Wednesday, December 9, 2009
David's Lamentation
My Paper
Indeed, if woman had no existence save in the fiction written by men, one would imagine her a person of the utmost importance; very various; heroic and mean; splendid and sordid; infinitely beautiful and hideous in the extreme; as great as a man, some think even greater.
-Virginia Woolf
Throughout some of the great novels in history the roles of women play an important part. Whether it is the role of heroine or culprit, women are seen as a key player in most works. This statement does not change for one of the most well known texts of human history. The Bible is filled with stories about women; they are deceivers, lovers, or a mere vessel in which to carry on a seed. Because the Bible is such an old text, one wonders whether it is because of these stories that women possess some of the archetypes seen in literature. In The Slave by Isaac Singer, a novel that parallels the Bible almost eerily, one can see the connections and influences that the Bible has had on literature and women’s roles throughout it over the years.
There are some misconceptions about the roles women play in the Bible. As David Plotz writes, “The women in the Bible have so far been either invisible, foolish, or vindictive” (Good Book 20). Plotz certainly has a point, when one reads the book at face value, however what he fails to realize is that because of these vindictive or foolish acts, there is a greater outcome.
The Bible has created an abundance of different archetypes for women. The major ones consist of Eve, the seducer and Virgin Mary, the mother, nurturer. In The Slave Wanda is portrayed as both. “He had resisted temptation for years, then suddenly fallen” (Slave 85). The language Singer uses parallels the language used in The Bible to describe the fall of man, which was caused by Eve and temptation. Throughout The Slave, Wanda is an Eve character because she continually tempts Jacob to break his religious piousness, but the distinction between Wanda and Eve, is that, unlike Adam, Jacob truly wants to be with her. He tries to validate being away from her for God, but in the end it is only the distance between them that separates his love for her. “She was a daughter of Esau who had lured him into adultery, a woman whose desire to accept his faith came with impure motives. In addition she was there, he here.” It is clear that Jacob loves Wanda because if they were closer they would be together and he eventually closes that spatial gap. Wanda is not the only woman who tempts men in The Slave. There is a constant incidence of rape occurring in The Slave. Women appear to be merely sexual objects for the men. However it is not only in The Slave that rape happens. There are also places in the Bible in which rape occurs. Once people read the text of the Bible thoroughly, it becomes clear that there are allusions made to it that people would never have originally thought.
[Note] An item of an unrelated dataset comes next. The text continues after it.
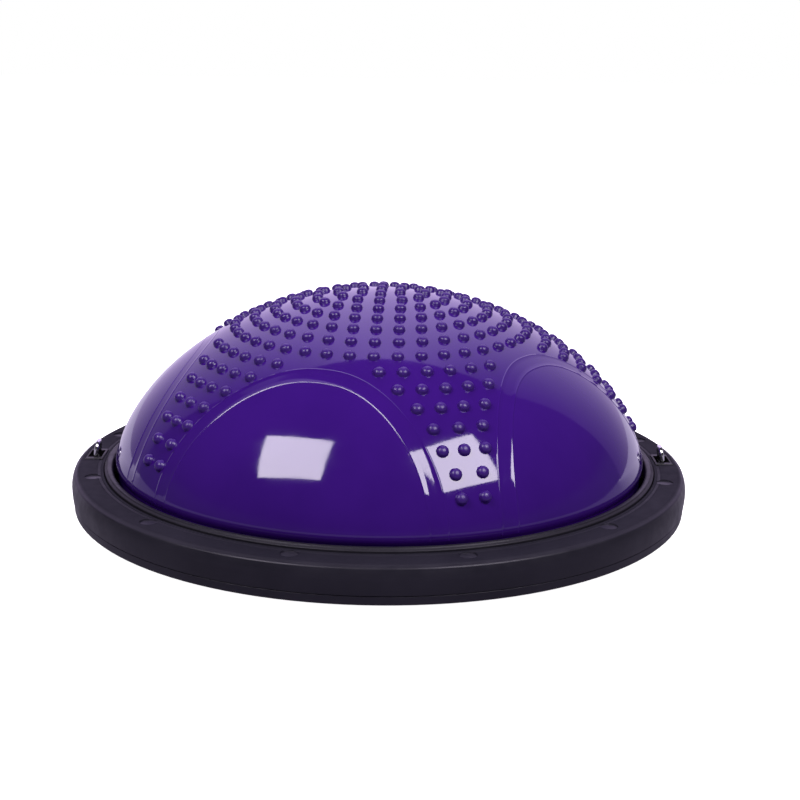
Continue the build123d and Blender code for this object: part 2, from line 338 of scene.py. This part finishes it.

Another similarity between the Bible and The Slave is that in the majority of biblical stories and books, women are the turning point in the story. Tamar deceives Judah in order to carry on the seed of her first husband, which in turns leads to the birth of Jesus; Abraham deceives the Pharaoh with the help of Sarah and Sarah is greatly admired by God therefore he grants her the ability to have “offspring as numerous as the stars of heaven and as the sand that is on the seashore” (Gen 22:17). Wanda also has this kind of immense impact on Jacob’s life. She plays a deceitful role when she pretends to be mute in order to mask her gentile identity. But more than that, throughout this novel, she continues to control the out come of Jacob’s decisions, and she makes him fall in love with her. The love of two people is worth more than gender and religion. Wanda has that power over Jacob. These acts of deceit are the same acts that Plotz over-looks in his analysis of women in the Bible.
It is interesting to note that although women are key players in the texts, some of the best characters have no names. A charity worker in The Slave is described with “kindness, gentleness, [and as having] a candor in her eyes” (Slave 120). She is one of the few women that are described in a good light in this novel, however she has no name. The same happens in The Bible. Lot’s daughters want only to help their father by making sure his blood line continues with the birth of a son, they play a major role in the text and they are good people, however, the readers only know them as ‘Lot’s daughters,’ no more. It appears as if the Bible wants to continually place a faVad of a patriarchal society, yet the women are central figures. By not giving the female characters names, it places them below the other characters, in turn implying that women are not as important as men. This seems to contradict the actual text however because of the obvious importance those women have in the stories.
It is clear that the Bible has influenced women’s literary roles immensely. By having the understanding of this influence, one can draw connections between thousands of texts over the ages.